Yuval Noah Harari mengingatkan bahwa manusia hidup dari fiksi-fiksi besar: agama, negara, uang, hukum. Tapi fiksi hanya bekerja selama kita semua percaya padanya. Ketika rakyat kehilangan kepercayaan pada hukum, yang runtuh bukan sekadar legalitas, tapi makna bersama sebagai bangsa. Dan dari sana, kehampaan moral menjadi warisan yang paling berbahaya.

Lihatlah kasus pemecatan Hasyim Asy’ari dari KPU pada 2024. Meski terbukti melanggar etik berat, ia diberhentikan “dengan hormat”. Sementara Evi Novida, yang kesalahannya jauh lebih ringan, justru dipecat tanpa kehormatan. Ini bukan soal prosedur, tapi soal siapa yang dilindungi sistem, dan siapa yang dikorbankan olehnya.

Kasus Firli Bahuri pun demikian. Seorang Ketua KPK ditetapkan sebagai tersangka pemerasan. Tapi sampai akhir jabatannya, ia tidak pernah benar-benar disingkirkan.
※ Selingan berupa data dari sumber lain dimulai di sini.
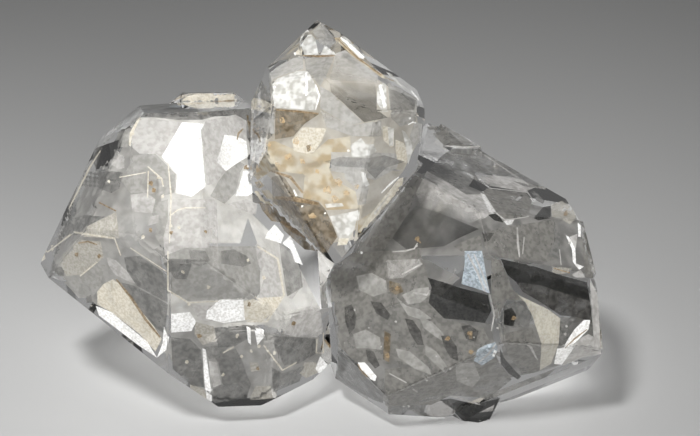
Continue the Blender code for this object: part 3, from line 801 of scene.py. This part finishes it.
RIGHT_SHADE = {
    "smudge_a": [(-0.35, -5.7), (0.1, -5.5), (0.4, -6.2), (0.3, -7.0), (-0.05, -7.4), (-0.3, -6.6)],
    "smudge_b": [(3.5, -6.4), (4.0, -6.5), (4.5, -7.2), (4.7, -8.1), (4.3, -8.1), (3.8, -7.3)],
    "smudge_c": [(5.8, -7.5), (6.3, -7.5), (6.8, -8.2), (6.9, -9.1), (6.4, -8.9), (6.0, -8.2)],
    "smudge_d": [(1.0, -8.4), (1.5, -8.5), (1.9, -9.4), (1.6, -9.6), (1.1, -9.0)],
    "smudge_e": [(1.3, -5.3), (2.0, -5.4), (2.6, -6.2), (2.4, -6.5), (1.7, -6.1)],
    "smudge_f": [(7.1, -6.9), (7.6, -6.8), (8.2, -7.2), (8.0, -7.9), (7.4, -7.7)],
    "fan_left": [(8.4, -0.9), (9.2, -0.95), (8.9, -1.4), (8.6, -1.6)],
    "band_under": [(10.6, -4.1), (12.2, -4.3), (14.0, -4.9), (15.3, -5.3), (15.4, -6.6), (14.4, -6.3),
                   (13.4, -6.2), (12.2, -5.4), (11.0, -4.7)],
}
RIGHT_BLUE = {
    "fan": [(7.3, -2.1), (8.4, -2.1), (8.9, -4.8), (8.4, -4.6), (7.1, -4.2), (7.3, -3.0)],
    "low_fan": [(7.9, -9.1), (8.1, -8.4), (8.6, -8.1), (9.3, -7.9), (9.4, -8.4), (9.2, -8.9), (8.4, -9.4)],
}
RIGHT_GREY = {
    "crown": [(4.9, 5.8), (5.9, 6.0), (6.6, 5.7), (8.0, 4.6), (6.0, 4.6), (5.6, 5.0)],
    "inset": [(8.5, 1.7), (8.9, 2.0), (9.1, 1.8), (11.2, 1.6), (11.6, 1.1), (11.4, 0.3), (10.6, -0.1),
              (9.7, 0.0), (9.2, 0.5), (8.8, 1.2)],
    "striated": [(9.6, -0.6), (13.0, -0.1), (13.2, -2.6), (12.5, -2.8), (9.6, -2.5), (8.8, -1.8),
                 (8.5, -1.0)],
    "fan_head": [(6.6, -1.8), (7.4, -1.4), (8.3, -1.1), (8.45, -2.0), (7.2, -2.2)],
    "right_edge": [(15.0, -0.6), (15.4, -1.5), (15.5, -3.8), (15.0, -3.8), (14.8, -1.5)],
    "left_band": [(3.3, 2.2), (4.2, 2.0), (4.0, 1.0), (3.4, -0.2), (2.8, -1.0), (2.2, -2.0), (1.0, -1.8),
                  (2.2, 0.2)],
    "cloud_high": [(0.2, -2.2), (4.4, -2.0), (5.0, -3.7), (5.1, -5.4), (2.4, -6.0), (-1.4, -6.0),
                   (-1.5, -3.4)],
    "cloud_mid": [(-1.4, -6.0), (2.4, -6.0), (5.1, -5.4), (6.0, -6.4), (8.5, -7.0), (9.4, -9.0), (5.0, -9.4),
                  (0.4, -9.2), (-0.9, -8.0)],
    "cloud_low": [(2.2, -9.6), (5.0, -9.4), (9.4, -9.0), (10.3, -10.3), (8.8, -11.5), (6.4, -11.3),
                  (5.2, -11.9), (2.3, -12.0)],
    "core": [(9.0, -2.6), (9.6, -2.7), (10.4, -4.6), (11.2, -5.3), (10.0, -5.2), (9.3, -6.5), (9.0, -5.0)],
    "olive": [(9.6, -7.4), (11.6, -7.0), (12.1, -8.2), (12.1, -9.7), (11.0, -10.0), (10.0, -8.6)],
}
# Mostly painted dark reflections of the room, as on the top face.
RIGHT_DARK = {
    "top_face": [(5.1, 3.2), (5.9, 4.0), (6.5, 4.4), (8.5, 4.4), (9.5, 3.9), (11.0, 2.9), (10.0, 2.7),
                 (8.0, 2.9), (7.8, 2.4), (7.3, 1.6), (6.2, 2.3)],
    "sliver_a": [(10.4, 2.35), (11.9, 2.05), (12.0, 2.0), (11.6, 1.95), (11.0, 2.05)],
    "sliver_b": [(11.5, 1.7), (11.8, 1.7), (12.4, 1.1), (12.3, 0.9), (11.9, 1.1)],
    "striated_right": [(13.0, -0.2), (13.4, -1.0), (13.3, -2.6), (12.6, -2.4), (13.0, -1.5)],
    "olive_round": [(9.8, -5.6), (10.7, -5.3), (11.6, -6.0), (11.4, -6.9), (10.4, -7.0), (9.7, -6.7)],
    "blue_patch": [(13.4, -6.3), (14.4, -6.4), (13.9, -7.0), (14.1, -7.6), (13.6, -8.2), (13.3, -8.1)],
    "low_left": [(-0.9, -8.2), (0.4, -9.2), (1.6, -10.4), (2.2, -10.2), (2.1, -11.8), (1.5, -11.6),
                 (-0.5, -10.5), (-0.8, -9.4)],
}
# Painted black reflections of the dark room on the right crystal's faces.
RIGHT_BLACK_REFLECTIONS = {
    "left_wing": [(4.2, 0.8, 0.3), (5.8, 0.3, 0.4), (8.2, -0.7, 0.9), (6.9, -1.3, 0.8), (6.0, -1.8, 0.6),
                  (3.6, -2.0, 0.6), (2.7, -1.3, 0.6), (3.5, 0.0, 0.5)],
    "wedge": [(8.8, 0.2), (9.4, 0.3), (9.8, -0.3), (9.2, -0.15)],
    "knob_side": [(11.7, 0.0), (12.3, 0.7), (12.8, 0.8), (12.8, 0.0), (12.0, -0.15)],
    "band": [(9.6, -2.6), (11.8, -3.1), (13.3, -3.6), (15.1, -4.1), (15.3, -5.3), (14.0, -4.9), (12.2, -4.3),
             (10.6, -4.1), (10.0, -3.6)],
    "patch": [(4.95, -3.8), (6.0, -4.1), (7.2, -4.5), (8.8, -4.9), (9.0, -5.9), (8.6, -6.7), (7.2, -6.5),
              (6.0, -6.4), (5.0, -5.4), (5.2, -4.4)],
    "diagonal": [(9.55, -8.3), (9.8, -8.9), (10.4, -9.6), (10.9, -10.1), (10.7, -10.3), (10.1, -9.9),
                 (9.6, -9.3)],
    "tip": [(5.7, -11.6), (6.4, -11.5), (8.6, -12.0), (8.2, -12.4), (7.5, -12.8)],
    "round": [(9.8, -5.9), (10.3, -5.7), (10.6, -6.2), (10.4, -6.9), (9.8, -6.8)],
}
RIGHT_BROWN = {
    "spot_a": [(2.5, -4.0), (3.2, -4.2), (3.4, -4.7), (2.9, -4.9), (2.5, -4.6)],
    "spot_b": [(2.2, -7.2), (2.6, -7.4), (2.5, -9.2), (2.1, -9.0)],
    "spot_c": [(7.5, -7.2), (7.8, -7.2), (7.8, -7.7), (7.6, -7.7)],
}

blue_frost = sheet_material("blue_frost", (0.38, 0.43, 0.47), (0.20, 0.235, 0.26), patchy=0.3)
beige_film = sheet_material("beige_film", (0.42, 0.40, 0.35), (0.34, 0.32, 0.265), patchy=0.2)
right_film = sheet_material("right_film", (0.15, 0.145, 0.133), (0.10, 0.097, 0.088), patchy=0.3,
                            grain_scale=FILM_GRAIN)
shade_film = sheet_material("shade_film", (0.06, 0.058, 0.054), (0.03, 0.029, 0.027), patchy=0.3,
                            grain_scale=FILM_GRAIN)
# Black sheets that paint reflections of the dark room.
black_reflection = sheet_material("black_reflection", (0.02, 0.02, 0.018), (0.01, 0.01, 0.01), patchy=0.15)
add_sheets("right_lobes", grey_film, RIGHT_LOBES.values(), PALE_DEPTH, soft=0.5)
add_sheets("right_shade", shade_film, RIGHT_SHADE.values(), SHADE_DEPTH, soft=0.35)
add_sheets("right_painted_highlights", frost_and_painted_highlights, RIGHT_PAINTED_HIGHLIGHTS.values(), HIGHLIGHT_DEPTH, soft=0.12)
add_sheets("right_pale_veils_and_painted_light", pale_veil_and_painted_light, RIGHT_PALE.values(), PALE_DEPTH, soft=0.4)
add_sheets("right_beige_veils", beige_film, RIGHT_BEIGE.values(), BEIGE_DEPTH, soft=0.2)
add_sheets("right_blue_fans", blue_frost, RIGHT_BLUE.values(), BLUE_DEPTH, soft=0.25)
add_sheets("right_grey_veils", right_film, RIGHT_GREY.values(), GREY_DEPTH, soft=0.5)
add_sheets("right_dark_reflections", dark_film_and_reflection, RIGHT_DARK.values(), DARK_DEPTH, soft=0.35)
add_sheets("right_black_reflections", black_reflection, RIGHT_BLACK_REFLECTIONS.values(), BLACK_REFLECTION_DEPTH, soft=0.25)
add_sheets("right_brown_clots", brown_stain, RIGHT_BROWN.values(), SPOT_DEPTH, soft=0.2)


# The clouds, cracks and specks of the right crystal. The threads in its fan run down from the left, and a
# few painted glints sit along its lower edges. Some bright threads are painted highlights along the top
# face's edges.
RIGHT_CLOUD = [
    [(3.2, 2.4), (5.2, 3.0), (8.6, 1.6), (14.4, 0.2), (15.4, -3.6), (12.4, -3.0), (8.8, -2.4), (4.0, -2.4),
     (0.4, -2.4)],
    [(-1.2, -3.4), (4.8, -2.6), (7.0, -3.8), (5.2, -5.6), (9.0, -6.8), (9.4, -9.2), (6.4, -11.2),
     (2.4, -11.8), (0.2, -9.6), (-1.2, -7.6)],
    [(9.4, -6.6), (12.0, -6.8), (13.4, -6.6), (15.6, -6.8), (15.7, -8.6), (12.0, -9.8), (10.0, -10.2)],
]
RIGHT_THREADS = [
    ([(2.7, -2.15), (3.5, -2.1), (4.1, -1.95), (4.3, -1.6)], 0.1),
    ([(2.5, -9.9), (3.6, -10.5)], 0.12),
    ([(4.0, -10.9), (4.3, -11.1)], 0.14),
    ([(6.4, -11.35), (6.9, -11.45), (8.3, -11.9)], 0.1),
    ([(13.35, -2.0), (13.45, -3.0)], 0.1),
    ([(6.0, 4.6), (7.2, 4.5), (8.5, 4.55)], 0.1),
    ([(8.3, 4.2), (10.2, 2.9), (11.4, 2.1)], 0.08),
    ([(10.65, -0.6), (10.7, -1.6), (10.8, -2.5)], 0.14),
    ([(11.1, -1.2), (11.0, -2.3)], 0.12),
    ([(9.2, 0.4), (9.9, -0.15), (11.4, 0.1)], 0.1),
    ([(8.9, 1.9), (11.3, 1.65), (11.7, 1.1)], 0.1),
    ([(8.9, -4.9), (9.2, -6.2), (9.0, -7.2)], 0.1),
    ([(4.0, -4.75), (4.9, -4.9), (5.1, -4.6)], 0.12),
    ([(3.3, -3.6), (4.6, -2.9)], 0.16),
    ([(7.5, -2.3), (8.1, -3.4), (8.6, -4.7)], 0.16),
    ([(7.9, -2.3), (8.4, -3.4), (8.8, -4.6)], 0.12),
    ([(8.2, -9.2), (8.8, -8.7), (9.3, -8.0)], 0.12),
]
RIGHT_RUST_THREADS = [
    ([(13.7, -8.3), (14.3, -7.7), (15.1, -7.1)], 0.1),
    ([(0.5, -9.3), (0.8, -9.9), (1.2, -10.2)], 0.1),
    ([(4.5, -1.6), (4.3, -1.3)], 0.12),
    ([(13.0, -3.2), (14.0, -3.5)], 0.12),
]
# Painted glints.
RIGHT_PAINTED_GLINTS = [
    (4.25, -1.8), (4.9, -10.35), (3.4, -12.0), (3.75, -12.0), (0.3, -5.85), (-0.35, -7.95), (2.9, -6.6),
    (5.5, -8.8), (9.4, -7.0), (9.55, -9.2), (9.2, -8.65), (13.8, -6.9), (13.7, -7.4), (15.9, -7.9),
    (6.2, -3.2), (6.7, -3.3), (14.0, -1.6), (7.4, -10.2), (6.4, -9.6), (2.0, -8.2), (1.2, -7.0),
    (7.9, -7.6),
]
RIGHT_RUST_SPECKS = [
    (2.35, -7.7), (7.65, -7.35), (4.3, -1.3), (6.2, -7.7), (7.7, -8.5), (3.0, -4.5), (10.4, -6.4),
    (13.75, 0.3), (2.4, -8.8),
]

right_cloud = sheet_material("right_cloud", (0.17, 0.165, 0.156), (0.10, 0.098, 0.092), patchy=0.25,
                             grain_scale=CLOUD_GRAIN)
right_threads_and_glints = [thread(places, width) for places, width in RIGHT_THREADS]
right_threads_and_glints += [speck(place, size=random.uniform(0.05, 0.11)) for place in RIGHT_PAINTED_GLINTS]
right_fine_rust = [thread(places, width) for places, width in RIGHT_RUST_THREADS]
right_fine_rust += [speck(place, size=0.18) for place in RIGHT_RUST_SPECKS]
add_sheets("right_clouds", right_cloud, RIGHT_CLOUD, CLOUD_DEPTH, soft=0.8)
add_sheets("right_bright_threads_and_glints", pale_veil_and_painted_light, right_threads_and_glints, THREAD_DEPTH, soft=0.05)
add_sheets("right_rust_threads", rust, right_fine_rust, THREAD_DEPTH, soft=0.05)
Di negara hukum yang sehat, seorang pejabat publik seharusnya mengundurkan diri saat bayangan pelanggaran muncul. Tapi di republik ini, pelanggaran adalah bagian dari permainan kekuasaan.

*Hukum, Keadilan, dan Keheningan Publik*
Lima tahun ini bukan sekadar cerita tentang regulasi, pasal, dan tafsir. Ini adalah kisah tentang pembusukan nilai hukum. Tentang bagaimana keadilan dikikis pelan-pelan oleh tangan yang menulis undang-undang dan memelintirnya atas nama stabilitas.

Dan seperti semua rezim yang mengandalkan hukum sebagai alat kekuasaan, pada akhirnya mereka lupa satu hal: hukum hanya efektif selama ia dipercaya. Ketika hukum tak lagi dipercaya, yang tersisa hanyalah kepatuhan semu—dan dari sanalah perlawanan biasanya lahir.

Kini kita berdiri di titik balik. Pertanyaannya bukan lagi apakah keadilan akan kembali, tapi apakah kita masih punya cukup keberanian untuk memperjuangkannya. Sebab jika tidak, maka lima tahun ke depan hanya akan menjadi pengulangan dari cerita lama: bahwa hukum tak pernah benar-benar berdiri untuk rakyat, tapi selalu bersujud pada singgasana kekuasaan.

Dan dalam sejarah manusia, inilah awal dari kehancuran peradaban.